「寅さん」から「相棒」まで、長寿シリーズの条件 

「長寿シリーズ」になるドラマや映画の特徴は?(写真:キャプテンフック / PIXTA)

先日最終話が放送された『相棒season 19』(テレビ朝日系)。視聴率も安定して高く、いまやドラマ史に残る長寿シリーズとなった。そしてもちろんほかにも、ドラマや映画の世界では国民的人気を博し、長寿シリーズとなった作品がこれまで数多くある。
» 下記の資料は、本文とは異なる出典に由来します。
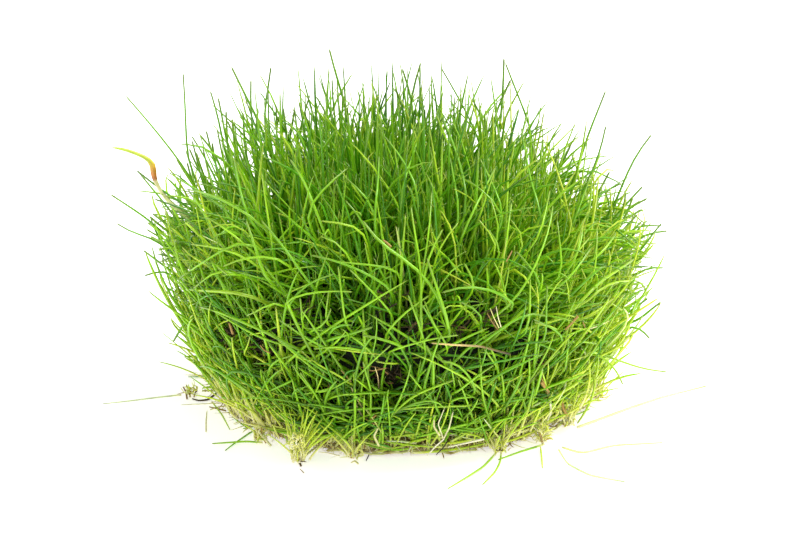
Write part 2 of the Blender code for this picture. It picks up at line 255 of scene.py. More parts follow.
@dataclass(frozen=True)
class Cushion:
    """The cushion's own coordinates: where a strand roots on the mat, and how far up it.

    A place on the mat is (across, deep), scaled so that the mat is a circle. Strands stand
    upright over the middle and lean further outwards towards the rim. The lumps are the rim's,
    and the shell counts say how finely the cushion's outer face is netted.
    """

    radius: float = 30.3 * MM
    depth_share: float = 0.90
    rim_height: float = 3.4 * MM
    middle_height: float = 4.8 * MM
    lumps: float = 0.035
    lump_scale: float = 2.1
    lump_level: float = 0.3
    gap: float = 0.3 * MM
    root_lean: float = math.radians(28)
    lean_per_metre: float = math.radians(-560)
    lean_growth: float = 3.2
    least_lean: float = 1e-3
    right_droop: float = 0.10
    leaf_length: float = 39.5 * MM
    rim_loss: float = 0.40
    loss_growth: float = 6.5
    tall_side: float = math.radians(180)
    tall_gain: float = 0.08
    longest: float = 60 * MM
    search_steps: int = 90
    shell_turns: int = 120
    shell_sides: int = 9
    shell_tops: int = 26

    def mat_top(self, distance: np.ndarray | float) -> np.ndarray:
        """Gives the height of the mat's domed top at a distance from its middle."""
        share = np.minimum(np.asarray(distance) / self.radius, 1.0)
        return self.middle_height + (self.rim_height - self.middle_height) * share**2

    def rim(self, angle: float) -> float:
        """Gives how far out the mat's lumpy rim is at an angle."""
        place = Vector((math.cos(angle), math.sin(angle), self.lump_level)) * self.lump_scale
        return self.radius * (1 + self.lumps * noise.noise(place))

    def on_ring(self, distance: float, angle: float, height: float) -> np.ndarray:
        """Gives the point at a distance and an angle round the mat, and at a height."""
        deep = self.depth_share * distance * math.sin(angle)
        return np.array([distance * math.cos(angle), deep, height])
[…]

では、長寿シリーズになる条件とは何なのだろうか? いくつか具体例をもとに、考えてみたい。

長寿シリーズの代表格、「寅さん」シリーズ

長寿シリーズと聞いて、真っ先に「寅さん」シリーズ、映画『男はつらいよ』を思い出す人はきっと多いだろう。

実は『男はつらいよ』には、映画版の前にフジテレビで放送されたテレビドラマ版があった。このドラマ版で、最後、渥美清演じる寅さんはハブに噛まれて死んでしまう。ところが、この結末に視聴者から抗議の声が殺到し、その人気にも後押しされて映画化されることになった。

そして1969年に、山田洋次監督による映画第1作が公開。鳴り物入りというわけではなかったが、予想以上のヒットを記録する。それから人気もさらに右肩上がりとなり、お盆と正月恒例の映画としてシリーズ化された。現在まで、特別編なども入れると計50作が制作されている。

長寿シリーズになった理由としては、何といっても主人公の魅力がある。寅さんこと車寅次郎は、テキ屋稼業で全国各地を転々とする風来坊。人情に厚く困った人を見ると放っておけない。

また行く先々で出会った女性に一目ぼれするが、いつも失恋してしまう。そんな愛すべきキャラクターを渥美清が絶妙に演じ、「寅さん」は国民的人気者になった。架空の人物でありながら、どこかに実在するかのような親近感を私たちは抱くようになった。

風来坊という寅さんの設定は、ご当地ものの魅力にもつながっている。『男はつらいよ』では毎回物語の舞台が変わる。最終的に、44都道府県が撮影地になった。地元の人たちは、見慣れた風景や名所のなかに寅さんやマドンナがいるのを見て、いっそう親しみを感じたことだろう。また地元以外の人たちにとっては、ちょっとした観光気分を味わえる。

同じく長寿シリーズとなった映画『釣りバカ日誌』(1988年第1作公開)やドラマ『水戸黄門』(TBSテレビ系、1969年放送開始)もそうであるように、こうしたご当地感覚も長寿シリーズになった要因だろう。

そして、ホームドラマとしての安定感も大きい。どこにでもありそうな家庭の出来事を涙あり笑いありで描くホームドラマは、観客や視聴者にとって共感しやすい。ドラマにおいても、驚異的な視聴率をあげた『ありがとう』(TBSテレビ系、1970年放送開始)、つい先日亡くなった橋田寿賀子脚本による『渡る世間は鬼ばかり』(TBSテレビ系、1990年放送開始)など、ホームドラマには長寿シリーズ化するものも少なくない。

『男はつらいよ』の場合は、倍賞千恵子演じる妹のさくら、そして葛飾柴又の帝釈天で団子屋を営むおいちゃん家族らと寅さんのやり取りに、いつも変わらない安心感、マンネリならではのよさがあった。

刑事ドラマが長寿化する理由

ただ一方で、安心感だけでなく、ハラハラドキドキさせてくれるのも、長寿シリーズ化の理由になりうる。

「私、失敗しないので」の決めゼリフで有名な米倉涼子主演『ドクターX~外科医・大門未知子~』(テレビ朝日系、2012年放送開始)のような医療ドラマシリーズにもそういう面があるが、もう1つその点でぴったりなのが、刑事ドラマである。刑事ドラマには当然事件が付き物で、そこに謎解きの要素が生まれるからだ。また1話完結スタイルの作品も多く、毎回違う事件が起きることで、新鮮さも保たれる。